Zabrzmi to rewolucyjnie, ale… PORA TO ZMIENIĆ! Zacząć głośno mówić o tym, co w nas najlepsze! Przecież jeśli same siebie nie docenimy, nikt tego nie zrobi. Musimy więc wziąć sprawy w swoje ręce i zadbać o własną pewność siebie.
Pewność siebie to klucz do sukcesu w dorosłym życiu
Jesteśmy wyjątkowe takie, jakie jesteśmy. Jeśli nie zaakceptujemy siebie z całym dobrodziejstwem inwentarza, nie będziemy szczęśliwe, bo stale z tyłu głowy będziemy starały się sprostać czyimś oczekiwaniom, doścignąć jakiś wymyślony przez kogoś wzorzec. Tymczasem tkwią w nas supermoce, których inni mogą nam tylko pozazdrościć! Musimy je w sobie dostrzec. Tyle że nie jest to takie proste, jak mogłoby się wydawać…
To, w jaki sposób postrzegamy siebie, jest sumą naszych doświadczeń gromadzonych od wczesnego dzieciństwa. Na naszą pewność siebie wpływ ma to, jak przed laty traktowali nas rodzice, rodzeństwo, rówieśnicy. Jak ukształtowały nas instytucje wychowawcze i religijne. Jeśli często słyszałyśmy: "nie dasz rady", "uważaj", "a nie mówiłem…", nic dziwnego, że już jako dorosłe osoby nie będziemy pewne podejmowanych przez siebie decyzji. Negatywne komunikaty wdrukowały w naszą podświadomość strach przed niepowodzeniem, stąd w obliczu nowej sytuacji zamiast o potencjalnym sukcesie, myślimy o porażce. Długo się zastanawiamy i analizujemy zaistniałą sytuację, nawet wtedy, kiedy podjęłyśmy już decyzję. Porównujemy się z innymi, rywalizujemy, obawiamy się być sobą. Dzieje się tak dlatego, że brakuje nam pewności siebie.
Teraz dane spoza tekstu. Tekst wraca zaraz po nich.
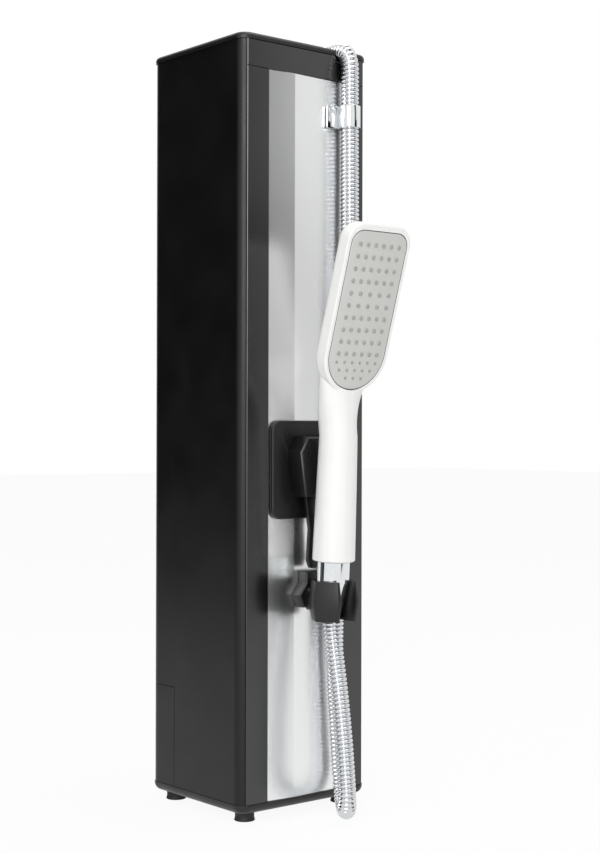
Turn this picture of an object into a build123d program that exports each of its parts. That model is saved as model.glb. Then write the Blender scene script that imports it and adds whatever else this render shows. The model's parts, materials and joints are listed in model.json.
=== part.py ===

Jak zbudować swoją pewność siebie?
Fakt, iż pewność siebie jest cechą, którą nabywamy od dzieciństwa, nie oznacza, że nie możemy nad nią pracować w dorosłym życiu. Istnieje kilka psychologicznych ćwiczeń, które mają nam pomóc myśleć o sobie lepiej. Jednym z nich jest poszukiwanie w sobie zalet i wymawianie ich na głos. Niekoniecznie przed lustrem. W każdej sytuacji możemy powiedzieć o sobie coś miłego. Stojąc w korku, doceńmy swoją cierpliwość. Bawiąc się z dzieckiem, pochwalmy siebie za kreatywność. Organizując rodzinny obiad, doceńmy własny talent kulinarny i zauważmy, że jesteśmy świetnymi gospodyniami. Pomyślmy, że jesteśmy wyjątkowo zorganizowane i zaradne, trzymając w ryzach dom, pracę, dzieci i psa. Spójrzmy, jakie mamy piękne roślinki i pochwalmy siebie za to, że tak świetnie potrafimy o nie zadbać. Przybijając gwóźdź albo malując ściany, uświadommy sobie, że to wcale nie jest oczywista umiejętność wśród kobiet. W końcu wychowywano nas w przekonaniu, że to "męskie zajęcie".
Takich przykładów można mnożyć. Mam nadzieję, że te podane wyżej udowodniły, że w każdej z nas tkwi talent. Umiejętność, której druga osoba może nam zazdrościć. Bądźmy wyjątkowe. Bo chodzi o to, aby być sobą. Po prostu.